My favorite part is how they communicate Haruo seeing a new side of Ono he wasn't prepared for.

That's a visual metaphor and punchline 20 episodes in the making that I never say coming and it made me fall off my chair when I saw it. Bravo.
If there's one thing Hi Score Girl understands, it's Gamers.
That whole sequence is surprisingly sweet. It's two nervous neophytes trying to inch their way towards emotional intimacy as best they can, and it reminds me of some of the later episodes of Toradora in a good way.
I'll never get sick of it's two emotionally stunted dorks sublimating their feelings into a form of communication that only they can understand—an act which, by its nature, confirms the validity of their connection.
I take it back, this is the most emotionally intense game of Super Street Fighter II Turbo ever.

This is so sappy and I'm HOLLERING all the same.

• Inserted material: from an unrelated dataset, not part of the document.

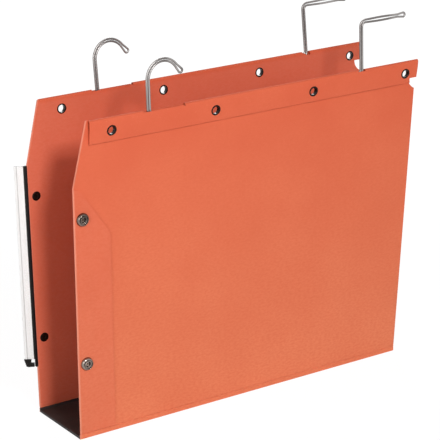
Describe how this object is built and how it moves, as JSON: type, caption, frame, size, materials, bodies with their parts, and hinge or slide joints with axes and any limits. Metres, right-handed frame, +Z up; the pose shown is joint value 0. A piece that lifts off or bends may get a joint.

This doesn't even approach the surreal brilliance of the big emotional climax of the entire show, which is so good I kinda don't even want to risk spoiling it.
Oh that climax has to be seen to be believed. But the last Street Fighter match deserves focus too. It's a final thesis statement on how the theme of competition and rivalry informs their relationship. Haruo and Ono push each other to better themselves while always reminding the other of who they really are, and that's what makes following them worth it regardless of the ups and downs.
That's all wonderful and true, but I think an equally powerful message to take away from the show is that getting beaten by a girl in a video game was the best thing to ever happen to Haruo. We can all learn from that.
I genuinely can't think of an anime couple in the last few years that stuck with me as hard as these two, and seeing their finale got me honest-to-god misty eyed. These kids are gonna be alright.
I also think it's VERY important to share this: there's a sequel spin-off manga called Hi Score Girl Dash that is apparently about a 30-year-old Hidaka who's still a gamer. So we BETTER get a adaptation of that, is all I'm saying.
Oh I'm sure it'll happen eventually. Though if it's anything like a certain other 3rd installment...well best not to hold your breath.